Institute of Medicine To Study Best Policies and Practices for Health IT Relative to Improving Healthcare Safety aka Those Algor
Posted Oct 01 2010 9:03am
This is to be a one year study on safety and Health IT is the algorithms that we use today for most of our decision making processes. This is a tough project too as all software at some stage has bugs, so this could in actuality be a full time committee that could stand to remain for more than a year as we have technology throwing us a new left curve every day. When I was writing I experienced this too with always looking for new bugs. Big corporations go through this too as we are reminded every Tuesday with our Windows updates.
Software and algorithms solve a lot of problems but they also create their own problems too. In California our governor recognizes that as he’s a hip guy that uses and participates in technology, i.e. Twitter broadcasts, and signed a new law into effect yesterday relative to radiation treatment software and staying on top.
We also have CMS and the FDA collaborating on medical devices as wireless has now entered the picture to clearance for devices that report data has become a bit more complicated compared to past efforts and the FDA of all government agencies I feel is going to become the “most connected” of any agency out there.
From the website:
T”he Institute of Medicine (IOM) is an independent, nonprofit organization that works outside of government to provide unbiased and authoritative advice to decision makers and the public.
Again I think this committee’s work will go on for more than a year as the best practice today, could rapidly change tomorrow. Once we can get Congress moving forward on being participants here and acknowledge some of this, the work of the committee will become more relevant and be able to influence creating better practices for Health IT, which now in some areas just runs wild as today’s marketing has a profound effect with sometimes interfering in areas where it may need to be toned down as it helps lead to areas of confusion and misinformation. BD
The Institute of Medicine (IOM) will conduct a 1-year study aimed at ensuring that health information technology (HIT) will achieve its full potential for improving patient safety in health care. The study will be carried out under a $989,000 contract announced today by the Office of the National Coordinator for Health Information Technology (ONC), which is charged with coordinating federal efforts regarding HIT adoption and meaningful use.
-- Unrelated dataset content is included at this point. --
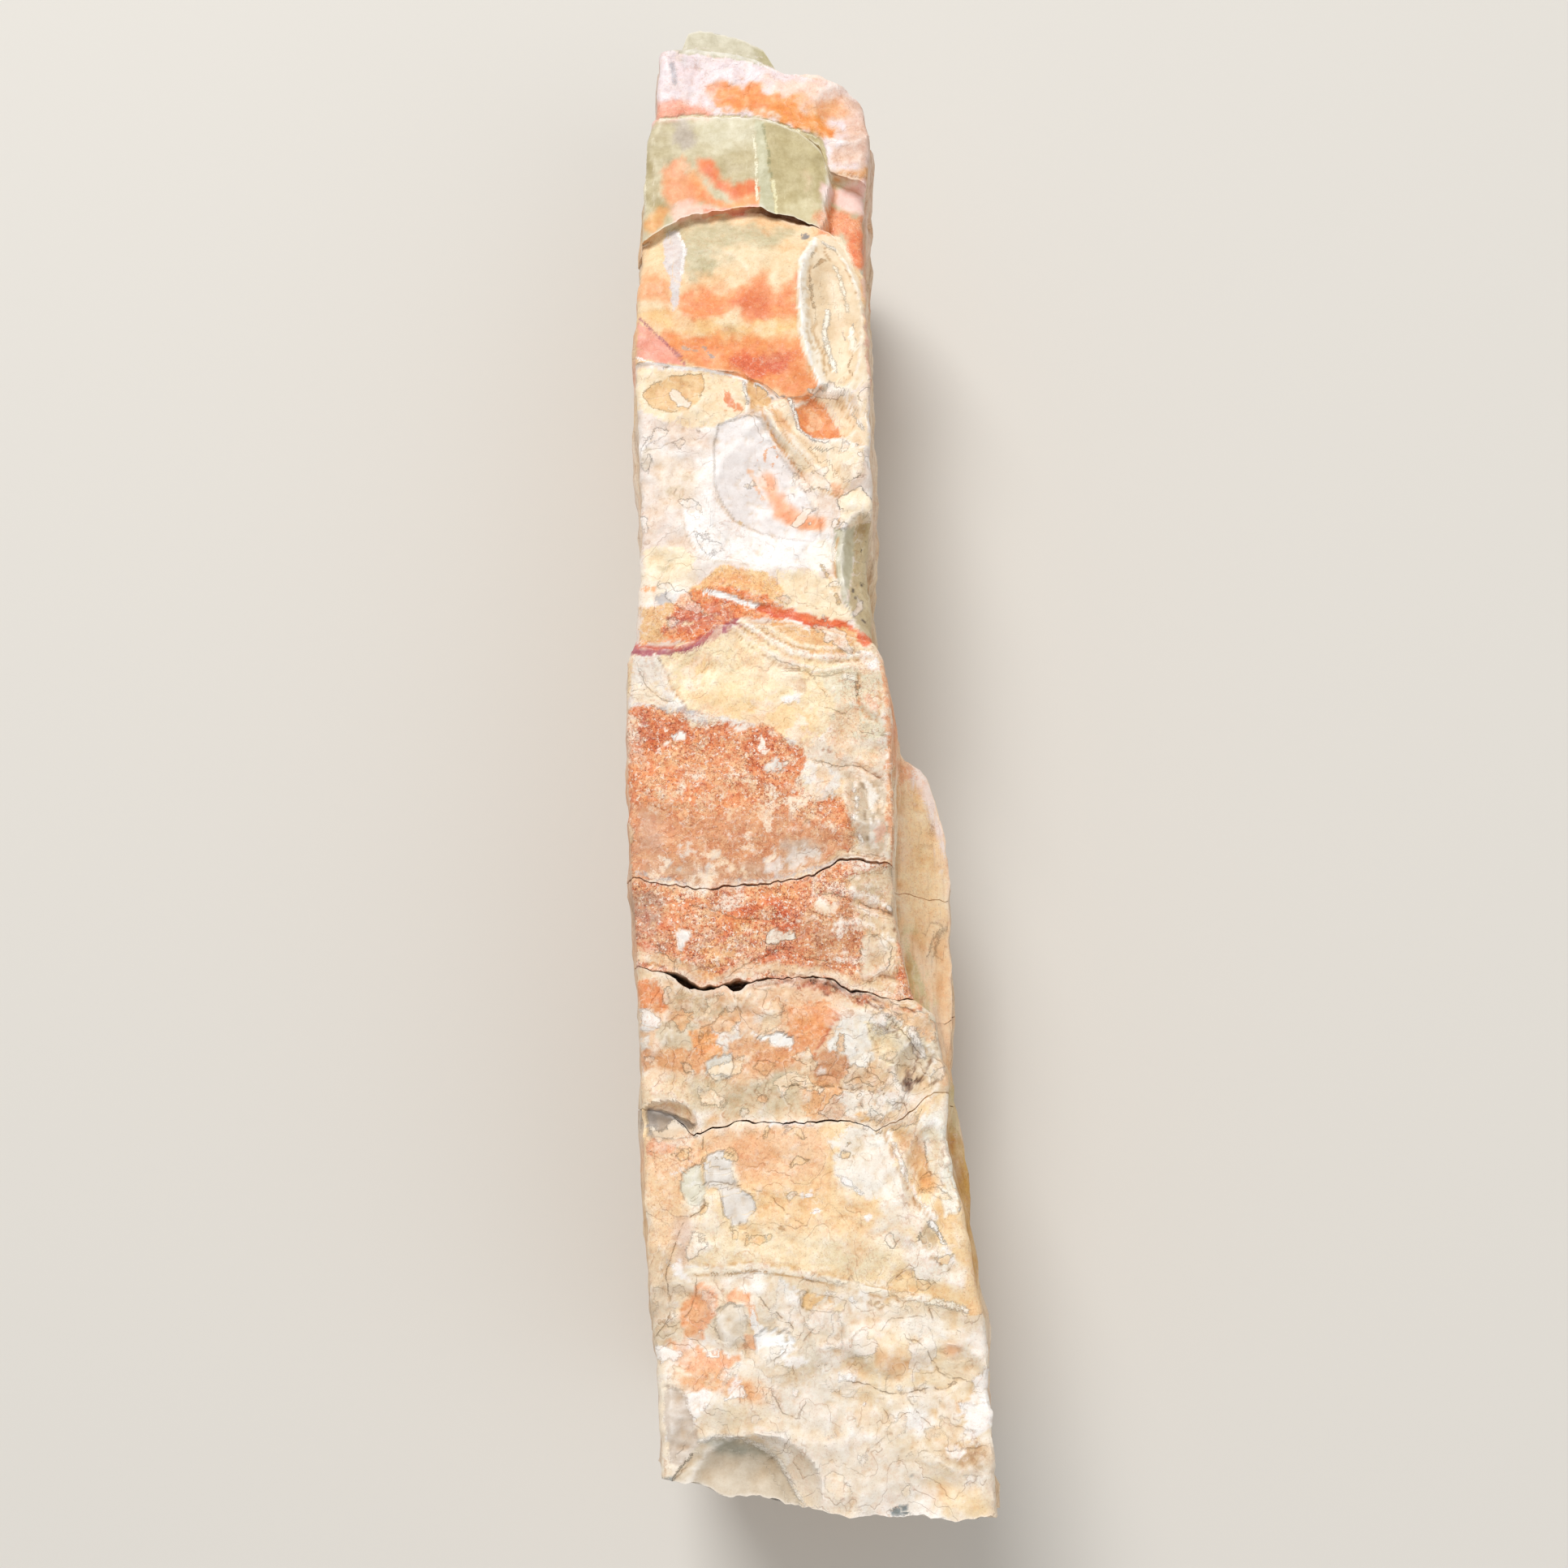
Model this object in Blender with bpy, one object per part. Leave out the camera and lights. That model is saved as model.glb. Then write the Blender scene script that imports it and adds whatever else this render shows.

“Since 1999, when the IOM published its ground-breaking study To Err Is Human, the Institute has been a leader in the movement to improve patient safety,” said David Blumenthal, M.D., national coordinator for health information technology. “This study will draw on IOM’s depth of knowledge in this area to help all of us ensure that HIT reaches the goals we are seeking for patient safety improvement.”
The study will examine a comprehensive range of patient safety-related issues, including prevention of HIT-related errors and rapid reporting of any HIT-related patient safety issues. It will make recommendations concerning the potential effects of government policies and private sector actions in maximizing patient safety and avoiding medical errors through HIT. Highlights of the study will include:
Summary of existing knowledge of the effects of HIT on patient safety;
Identifying approaches to promote the safety-enhancing features of HIT while protecting patients from any safety problems associated with HIT;
Identifying approaches for preventing HIT-related patient safety problems before they occur;
Identifying approaches for surveillance and reporting activities to bring about rapid detection and correction of patient safety problems;
Addressing the potential roles of private sector entities such as accrediting and certification bodies as well as patient safety organizations and professional and trade associations; and
Discussion of existing authorities and potential roles for key federal agencies, including the Food and Drug Administration (FDA), the Agency for Healthcare Research and Quality (AHRQ), and the Centers for Medicare & Medicaid Services (CMS).
“The IOM is pleased to have the opportunity to add its expertise and convening power in helping to achieve the goals of improved safety through HIT-assisted care,” said IOM President Harvey Fineberg, M.D.
Donald Berwick, M.D., CMS administrator and a national leader on patient safety, said, “Improving patient safety in health care depends on thoroughness in planning and execution, to find problems systematically and correct them decisively. We have high expectations for patient safety improvement through HIT, but achieving those goals will require the same careful and vigorous approach that is needed to improve safety in any enterprise. The IOM can help us identify a productive path to better patient safety with the help of HIT.”
Substantial funding under the Health Information Technology Economic and Clinical Health Act, part of the American Recovery and Reinvestment Act of 2009, will support the adoption and meaningful use of HIT, especially through incentives for the adoption and meaningful use of certified electronic health records. In July, CMS announced regulations outlining the initial requirements that eligible health care providers must meet to demonstrate meaningful use of certified EHR technology for the Medicare and Medicaid incentive payments program, which CMS will administer. Also in July, ONC announced regulations completing the adoption of an initial set of standards, implementation specifications and certification criteria to enable the testing and certification of EHR technology for meaningful use Stage 1. Earlier this month, ONC named initial testing and certifying bodies.